Assuming the answer to #1 is ‘Yes’, why is the # of excess units metric and the corresponding percentage always wrong? Is it using data from xx days ago?
Metric said ~380 for weeks, even though actual number of excess units was ~120.
Metric finally updated to ~180, which was still much too high.
Metric stuck at ~180, even though actual number further reduced to ~75.
Metric just updated to ~150, still approximately double the actual number.
(Note: The number of excess SKUs seems to update in real-time. But the number of excess units and the corresponding percentage is always off.)
Thank you for the updates.
2 quick questions:
Does the “Manage Excess Inventory” page list all of the excess inventory that is negatively impacting our IPI?
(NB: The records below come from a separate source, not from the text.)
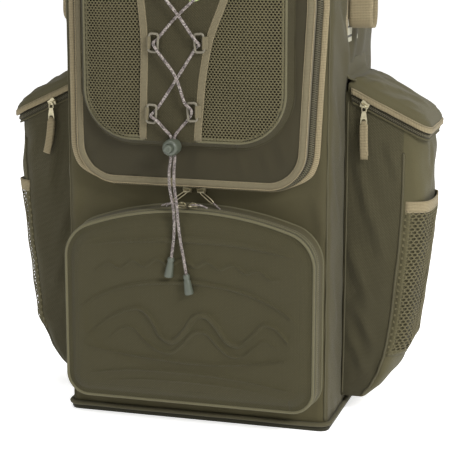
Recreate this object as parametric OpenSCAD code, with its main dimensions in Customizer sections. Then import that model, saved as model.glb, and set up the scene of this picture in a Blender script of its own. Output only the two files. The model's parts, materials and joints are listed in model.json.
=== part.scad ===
// Tackle backpack: a tall square fabric pack that stands on its base.
// Millimetres. +Z is up, the front faces -Y, the wearer's side faces +Y.
// The origin is on the floor, under the middle of the base.

/* [Main bag] */
// Width of the main bag across the front
bag_w = 336; // [330:2:344]
// Depth of the main bag from front to back
bag_d = 250; // [244:2:260]
// Height of the top edge of the bag's walls
bag_h = 640; // [634:2:660]

/* [Front flap] */
// Height of the flap's lower edge
flap_z = 304; // [302:1:308]
// Thickness of the zipped flap tray
flap_t = 17; // [16:1:18]

/* [Moulded pocket] */
// Width of the moulded pocket
shell_w = 318; // [306:2:322]
// Height of the moulded pocket's top edge
shell_top = 276; // [268:1:277]
// How far the arched top falls from its middle to the pocket's sides
shell_arch = 34; // [26:1:40]

/* [Side pockets] */
// How far each side pocket stands out from the bag
side_w = 98; // [90:1:102]
// Depth of each side pocket, front to back
side_d = 106; // [96:2:116]

/* [Cord] */
// Diameter of the elastic cord
cord_d = 3.5; // [3:0.1:3.6]

/* [Hidden] */
$fn = 48;

front = -bag_d / 2;             // outer face of the front wall
back = bag_d / 2;               // outer face of the back wall
edge = bag_w / 2;               // outer face of a side wall
wall = 4;                       // padded fabric wall
corner = 10;                    // radius of the upright corners
flap_w = 292;                   // width of the flap
flap_top = 606;                 // the flap's hinge line
flap_face = front - 0.4 - flap_t;
oval_x = -5;                    // middle of the raised mesh pocket
oval_w = 250;
oval_z = 361;
oval_top = 596;
oval_face = flap_face - 12;     // front of the raised pocket's gusset
loop_y = oval_face - 6;         // back face of the lacing loops
loop_t = 3.5;
cord_front = loop_y - loop_t - 2;   // a strand in front of the loops
cord_back = loop_y + 2;             // a strand behind them
lock_x = -17;
lock_z = 354;
lock_y = oval_face - 6;         // middle of the two cord holes
strand = 2.4;                   // each strand's offset inside the lock
shell_z = 32;                   // lower edge of the moulded pocket
shell_join = front - 24;        // plane where the door meets the zip
shell_round = 45;               // radius of its upper corners
arch_x = 5;                     // middle of the arched top
arch_r = pow(shell_w / 2, 2) / (2 * shell_arch) + shell_arch / 2;
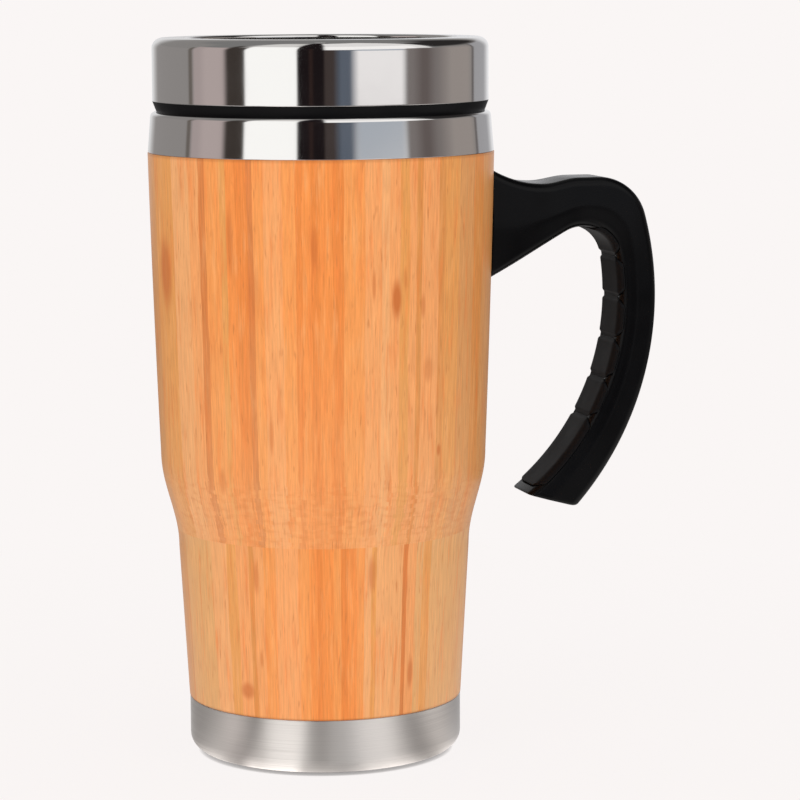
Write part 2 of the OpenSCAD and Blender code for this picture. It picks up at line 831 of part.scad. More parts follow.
// Slider, drawn over the closed drink slot
deck_w = slider_w - 2 * (rail_lip + slide_gap);
deck_t = rail_h - lift_gap;
slider_z = floor_z + lift_gap;
seal_lap = 1;
seal_pad_t = 1.1;
seal_pad_w = slot_w + 2 * seal_lap;
ridge_w = 15;
rib_t = 1.5;
rib_pitch = 2.6;
ridge_out = 11.5;

module slider_outline(w) {
    intersection() {
        circle(slider_front_r);
        translate([-w / 2, -dish_r]) square([w, dish_r + slider_rear]);
    }
}

module seal_outline(g) {
    difference() {
        intersection() {
            circle(slot_out_r + seal_lap + g);
            translate([-seal_pad_w / 2 - g, -dish_r]) square([seal_pad_w + 2 * g, dish_r]);
        }
        circle(slot_in_r - seal_lap - g);
    }
}

// One rib of the thumb ridge, with a round top
module thumb_rib() {
    translate([-ridge_w / 2, -rib_t / 2, -deck_t / 2])
        cube([ridge_w, rib_t, ridge_h - rib_t / 2 + deck_t / 2]);
    translate([0, 0, ridge_h - rib_t / 2])
        rotate([0, 90, 0])
            cylinder(d = rib_t, h = ridge_w, center = true);
}

module slider() {
    color("dimgray")
    difference() {
        union() {
            translate([0, 0, slider_z]) linear_extrude(height = slider_t) slider_outline(slider_w);
            translate([0, 0, slider_z]) linear_extrude(height = deck_t) slider_outline(deck_w);
            for (i = [0 : ridge_ribs - 1])
                translate([0, (i - (ridge_ribs - 1) / 2) * rib_pitch - ridge_out, slider_z + deck_t])
                    thumb_rib();
        }
        translate([0, 0, slider_z - over])
            linear_extrude(height = over + seal_pad_t)
                seal_outline(loose_gap);
    }
}

module slider_seal() {
    color("lightgray")
    translate([0, 0, floor_z + seat_gap])
        linear_extrude(height = seal_pad_t + lift_gap - 2 * seat_gap)
            seal_outline(0);
}

inner_liner();
rim_collar();
bamboo_sleeve();
base_cup();
base_pad();
liner_spacer();
handle();
grip_pad();
handle_plate();
handle_screws();
lid_cover();
lid_core();
lid_seal();
slider();
slider_seal();
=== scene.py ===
"""Travel mug with a bamboo sleeve: the visual model, its finishes and its studio.

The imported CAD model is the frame. Sizes are in millimetres and are turned to metres where a mesh
is made. The mug stands on z = 0, its axis is Z and its handle points along +X.
"""
import logging
import math
from dataclasses import dataclass
from enum import Enum

import bpy
import numpy as np
from mathutils import Matrix, Vector


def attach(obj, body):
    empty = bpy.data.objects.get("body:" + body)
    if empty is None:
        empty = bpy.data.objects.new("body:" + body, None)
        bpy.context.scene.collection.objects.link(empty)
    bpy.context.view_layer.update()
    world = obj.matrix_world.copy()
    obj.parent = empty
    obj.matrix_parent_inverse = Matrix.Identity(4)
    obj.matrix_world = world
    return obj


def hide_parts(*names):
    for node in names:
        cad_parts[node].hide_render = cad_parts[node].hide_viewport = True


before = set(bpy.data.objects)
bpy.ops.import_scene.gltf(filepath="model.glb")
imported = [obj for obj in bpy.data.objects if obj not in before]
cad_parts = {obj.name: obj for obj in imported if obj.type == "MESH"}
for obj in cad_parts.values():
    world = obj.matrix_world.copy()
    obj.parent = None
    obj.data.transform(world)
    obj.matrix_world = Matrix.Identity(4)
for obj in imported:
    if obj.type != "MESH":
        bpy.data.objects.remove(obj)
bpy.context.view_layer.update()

LOG = logging.getLogger("travel_mug")
MM = 0.001
CAMERA_TURN = -14.0      # azimuth of the camera in the part's frame, in degrees
LATHE_STEPS = 192
GUARD = 0.08             # distance in mm from a rounded corner's arc to the points that guard it

Colour = tuple[float, float, float, float]
Link = bpy.types.Node | bpy.types.NodeSocket     # a node stands for its first output


class Body(Enum):
    """The CAD bodies that new pieces ride on."""

    MUG = "mug"
    LID = "lid"


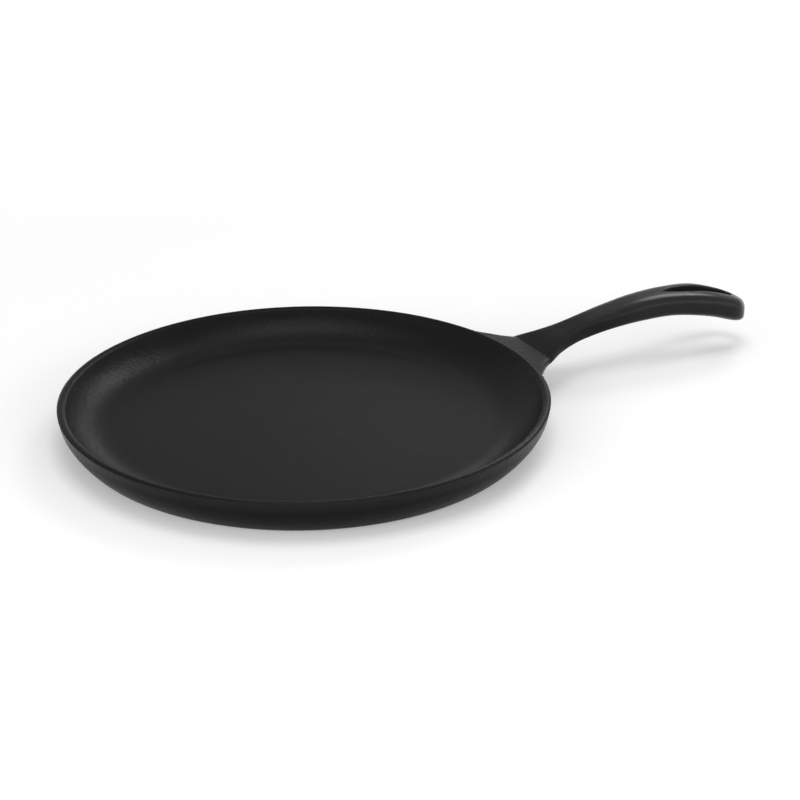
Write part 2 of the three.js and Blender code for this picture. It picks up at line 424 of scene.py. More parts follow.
def add_disc(cage, border, radius, height, region):
    """Fills a ring with square rings that shrink to the middle, so that no face is a sliver."""
    layers = len(border) // 8  # each square ring has eight points more than the one inside it
    angles = ANGLES + [ANGLES[0] + 2 * math.pi]

    def place(u, v):
        layer = max(abs(u), abs(v))
        if layer == 0:
            return Vector((0, 0, height))
        if u == layer and v < layer:
            step = v + layer
        elif v == layer and u > -layer:
            step = 3 * layer - u
        elif u == -layer and v > -layer:
            step = 5 * layer - v
        else:
            step = 7 * layer + u
        if layer == layers:
            return border[step % len(border)]
        at = step * layers / layer
        angle = mix(angles[int(at)], angles[int(at) + 1], at % 1)
        reach = radius * layer / layers
        return Vector((reach * math.cos(angle), reach * math.sin(angle), height))

    steps = range(-layers, layers + 1)
    index = {}
    for u in steps:
        for v in steps:
            found = place(u, v)
            index[u, v] = found if isinstance(found, int) else cage.add([found])[0]
    for u in steps[:-1]:
        for v in steps[:-1]:
            cage.faces.append((index[u, v], index[u + 1, v], index[u + 1, v + 1], index[u, v + 1]))
            cage.regions.append(region)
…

Assuming the answer to #1 is ‘Yes’, why is the # of excess units metric and the corresponding percentage always wrong? Is it using data from xx days ago?
Metric said ~380 for weeks, even though actual number of excess units was ~120.
Metric finally updated to ~180, which was still much too high.
Metric stuck at ~180, even though actual number further reduced to ~75.
Metric just updated to ~150, still approximately double the actual number.
(Note: The number of excess SKUs seems to update in real-time. But the number of excess units and the corresponding percentage is always off.)